The waxing and waning of government opinions has also proved concerning. We’ve had a lot of ministers and a lot of secretaries of state since 2015. Some have been keen on new providers (especially for-profit providers) some less so.
All for the best
Registration, for all the data-driven trappings, is a principles driven process. Providers that would not work in the interests of students (in terms of the quality of what is on offer, or on the likely outcomes for graduates) should not be and are not on the register. You may see the lower than expected registration figures as evidence that things are working as they should be.
Many observers are against the principle of sector entry on ideological grounds – whatever the reason is, they might argue, it is a good thing that the sanctity of higher education is preserved – and other educational needs are best served in other sectors. This is a harder position to defend – similar arguments were made about the entry of the civic universities into the system at the turn of the twentieth century, about the entry of “new” providers in the fifties and sixties, at the abolition of the binary divide in the nineties, and are still made today. Higher education is more vital and vibrant than it ever has been, and diversity is a part of that.
The benefits arising from new HE providers are clear – they can serve new groups of students, teach new courses in new ways, and bring higher education to communities that have never seen the benefit.

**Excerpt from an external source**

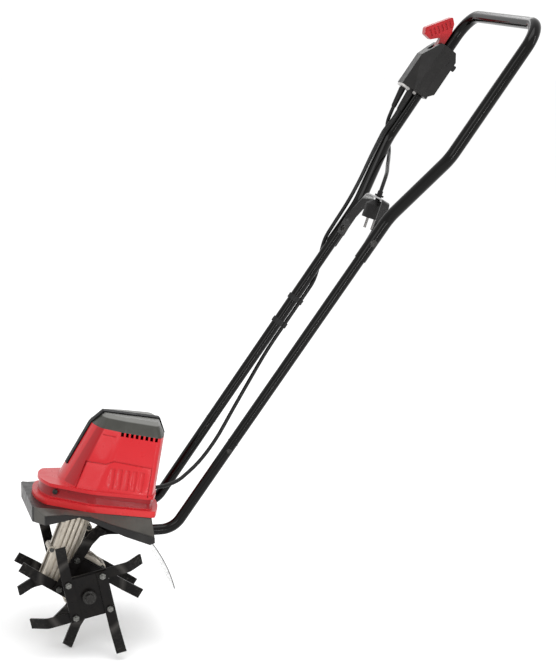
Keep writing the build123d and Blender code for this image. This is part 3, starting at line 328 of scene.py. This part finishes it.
def light_plate():
    f = Finish("light_plate", (0.36, 0.35, 0.34), 0.42)
    f.tint(f.ramp(f.noise(70, 4), 0.45, 0.8), (0.24, 0.24, 0.23), 0.6)
    return f.bump(f.noise(1200, 2), 0.0001, 0.4)


def lever_red():
    """Red moulding that lets a little light through, darker towards its root."""
    f = Finish("lever_red", (0.33, 0.005, 0.009), 0.30, coat=0.12, specular=0.25)
    f.set("Subsurface Weight", 0.15)
    f.set("Subsurface Radius", (0.004, 0.001, 0.001))
    f.tint(f.ramp(f.noise(80, 3), 0.4, 0.7), (0.42, 0.010, 0.014), 0.5)
    low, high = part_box("switch_lever")
    f.tint(f.ramp(f.along((0, 0, 1)), low.z + 0.052, low.z + 0.030), (0.16, 0.002, 0.004), 0.85)
    return f.vary_roughness(f.noise(150, 3), 0.24, 0.38).bump(f.noise(900, 2), 0.0001, 0.3)


def cord_sheath():
    f = Finish("cord_sheath", (0.004, 0.004, 0.004), 0.36, specular=0.22)
    f.tint(f.ramp(f.noise(180, 4), 0.5, 0.8), (0.010, 0.009, 0.009), 0.5)
    return f.vary_roughness(f.noise(200, 3), 0.30, 0.46).bump(f.noise(600, 2), 0.0001, 0.3)


def rubber():
    f = Finish("rubber_black", (0.006, 0.0055, 0.0055), 0.55, specular=0.2)
    f.tint(f.ramp(f.noise(90, 5), 0.45, 0.8), (0.013, 0.012, 0.012), 0.5)
    return f.vary_roughness(f.noise(120, 4), 0.45, 0.65).bump(f.noise(1000, 3), 0.00016, 0.5)


def clear_sheet():
    """Flexible clear sheet with fine scuffs, and painted shade along its cut edges, which are made opaque."""
    f = Finish("clear_sheet", (0.84, 0.86, 0.85), 0.10)
    f.set("IOR", 1.46)
    low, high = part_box("rear_flap")
    half = (high.y - low.y) / 2
    # painted shade: dark, opaque cut edges where the sheet is seen edge-on
    edge = f.ramp(f.radius_from((low + high) / 2, ACROSS), half - 0.0045, half - 0.0035)
    f.tint(edge, (0.012, 0.012, 0.012), 0.95)
    f.blend_value("Transmission Weight", edge, 0.95, 0.0)
    return f.vary_roughness(f.noise(60, 5), 0.06, 0.20).bump(f.noise(25, 2), 0.0004, 0.2)


def pin_metal():
    f = Finish("pin_metal", (0.16, 0.155, 0.15), 0.3, metallic=1.0)
    return f.vary_roughness(f.noise(500, 3), 0.22, 0.45)


FINISHES = {
    tine_paint: ("tine_hub_near", "tine_hub_far", "tines_outer_near", "tines_outer_far",
                 "tines_inner_near", "tines_inner_far"),
    zinc: ("tine_bolts", "gear_housing_screws", "brush_springs", "button_spring", "lever_spring"),
    black_screw: ("hub_fasteners", "body_screws", "handle_bolts", "switch_box_screws"),
    ground_steel: ("tine_shaft", "drive_bearings", "worm", "armature_shaft", "lever_pin"),
    cast_aluminium: ("gear_housing_near", "gear_housing_far", "motor_lower_bracket"),
    bronze: ("tine_shaft_bearings", "worm_wheel", "brush_holders"),
    copper: ("field_coils", "armature_windings", "commutator"),
    laminations: ("motor_stator", "armature_core"),
    graphite: ("carbon_brushes",),
    tube_black: ("lower_tube_near", "lower_tube_far", "mid_tube_near", "mid_tube_far", "upper_handle"),
    strap: ("cable_bracket",),
    hood_red: ("motor_hood",),
    cover_grey: ("top_cover",),
    spine_black: ("front_spine",),
    guard_grey: ("tine_guard",),
    box_black: ("switch_box_near", "switch_box_far"),
    plain_black: ("motor_upper_bracket", "cooling_fan", "tube_clamps", "lock_off_button", "cable_clips"),
    light_plate: ("gland_plate", "switch_module"),
    lever_red: ("switch_lever",),
    rubber: ("cord_reliefs", "plug_body", "cable_grommet", "shaft_seals"),
    cord_sheath: ("motor_cable",),
    clear_sheet: ("rear_flap",),
    pin_metal: ("plug_pins",),
}


def dress_nodes():
    """Gives every node its finish, and returns the materials by the function that made them."""
    made = {}
    for finish, names in FINISHES.items():
        made[finish] = finish().material
        for name in names:
            mesh = NODES[name].data
            mesh.materials.clear()
            mesh.materials.append(made[finish])
    return made


# ---------------------------------------------------------------- soft edges
SOFT_EDGES = {
    "motor_hood": 0.0012, "top_cover": 0.0016, "tine_guard": 0.0012, "switch_box_near": 0.0012,
    "switch_box_far": 0.0012, "gear_housing_near": 0.0008, "gear_housing_far": 0.0008,
    "cable_bracket": 0.0004, "front_spine": 0.0008, "switch_lever": 0.0008,
}


def soften():
    """Rounds the moulded parts' hard edges a little, inside their outline."""
    for name, width in SOFT_EDGES.items():
        weld = NODES[name].modifiers.new("weld", "WELD")
        weld.merge_threshold = 0.00002
        bevel = NODES[name].modifiers.new("edge", "BEVEL")
        bevel.width = width
        bevel.segments = 2
        bevel.limit_method = "ANGLE"
        bevel.angle_limit = radians(28)
        bevel.harden_normals = False


# ---------------------------------------------------------------- the free power lead
def power_lead(material):
    curve = bpy.data.curves.new("power_cord", "CURVE")
    curve.dimensions = "3D"
    spline = curve.splines.new("NURBS")
    spline.points.add(len(LEAD_ROUTE) - 1)
    for point, place in zip(spline.points, LEAD_ROUTE):
        point.co = (*place, 1.0)
    spline.order_u = 3
    spline.use_endpoint_u = True
    spline.resolution_u = 12
    curve.bevel_depth = LEAD_RADIUS
    curve.bevel_resolution = 6
    curve.use_fill_caps = True
    curve.materials.append(material)
    lead = bpy.data.objects.new("power_cord", curve)
    bpy.context.scene.collection.objects.link(lead)
    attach(lead, "machine")
    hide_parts("power_lead")


# ---------------------------------------------------------------- studio
def ground():
    """Plain pale floor, round and wide enough to run out of sight."""
    turns, reach = 96, 14.0
    rim = [(reach * cos(2 * pi * k / turns), reach * sin(2 * pi * k / turns), 0) for k in range(turns)]
    mesh = bpy.data.meshes.new("studio_floor")
    mesh.from_pydata(rim, [], [tuple(range(turns))])
    floor = bpy.data.objects.new("studio_floor", mesh)
    bpy.context.scene.collection.objects.link(floor)
    mesh.materials.append(Finish("floor_white", (0.93, 0.93, 0.93), 0.9, specular=0.0).material)
    floor.location.z = -0.0005


def area_light(name, place, target, size, power, height=None):
    data = bpy.data.lights.new(name, "AREA")
    data.shape = "RECTANGLE"
    data.size, data.size_y = size, height or size
    data.energy = power
    lamp = bpy.data.objects.new(name, data)
    bpy.context.scene.collection.objects.link(lamp)
    lamp.location = place
    lamp.rotation_euler = (Vector(target) - Vector(place)).to_track_quat("-Z", "Y").to_euler()


def strip_light(name, place, aim, along, length, width, power):
    """Narrow light whose long side follows the given direction; out of sight itself."""
    area_light(name, place, aim, width, power, length)
    lamp = bpy.data.objects[name]
    back = (Vector(place) - Vector(aim)).normalized()
    side = Vector(along).cross(back).normalized()
    lamp.rotation_euler = Matrix((side, back.cross(side), back)).transposed().to_euler()
    lamp.visible_camera = False


def studio():
    ground()
    scene = bpy.context.scene
    scene.view_settings.view_transform = "Standard"
    world = bpy.data.worlds.new("studio_world")
    scene.world = world
    world.use_nodes = True
    world.node_tree.nodes["Background"].inputs["Color"].default_value = (1, 1, 1, 1)
    world.node_tree.nodes["Background"].inputs["Strength"].default_value = 1.08
    middle = (-0.1, 0, 0.45)
    area_light("top_light", (0.2, -0.8, 3.2), middle, 1.6, 26)
    area_light("key_light", (-1.9, -3.0, 2.4), middle, 1.3, 24, 2.0)
    area_light("side_light", (2.8, -1.6, 1.6), middle, 0.25, 14, 1.8)
    strip_light("tube_light", (0.48, -2.16, 0.50), (0.10, 0, 0.71), (0.58, 0, 0.815), 1.1, 0.10, 9)
    area_light("back_light", (0.3, 3.0, 2.4), middle, 2.4, 10, 0.5)


def camera():
    data = bpy.data.cameras.new("camera")
    data.lens = 110.6
    eye = bpy.data.objects.new("camera", data)
    bpy.context.scene.collection.objects.link(eye)
    eye.location = AXLE + Vector((-0.4899, -3.4982, 1.1388))
    eye.rotation_euler = (radians(90 - 11.232), 0, radians(-13.771))
    bpy.context.scene.camera = eye


finishes = dress_nodes()
soften()
power_lead(finishes[cord_sheath])
studio()
camera()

Students – and staff following a career in the university sector – have more choice.
But – fundamentally – this is a promise that has not been kept. Can we complain about the increasing distance between universities, business, and society while walls are built around the existing sector?
Perhaps it’s not the fault of the new providers, but the slow and arduous process at the OfS. For example, my institution applied to OfS on 31/08/2018. It wasn’t looked at until Jan 2019, and was approved without issues, subject to a QAA QSR, which took place last month. We expect to be added to the register in Jan 2020.
Where are all the new providers? Potenitally stuck in the application process black hole.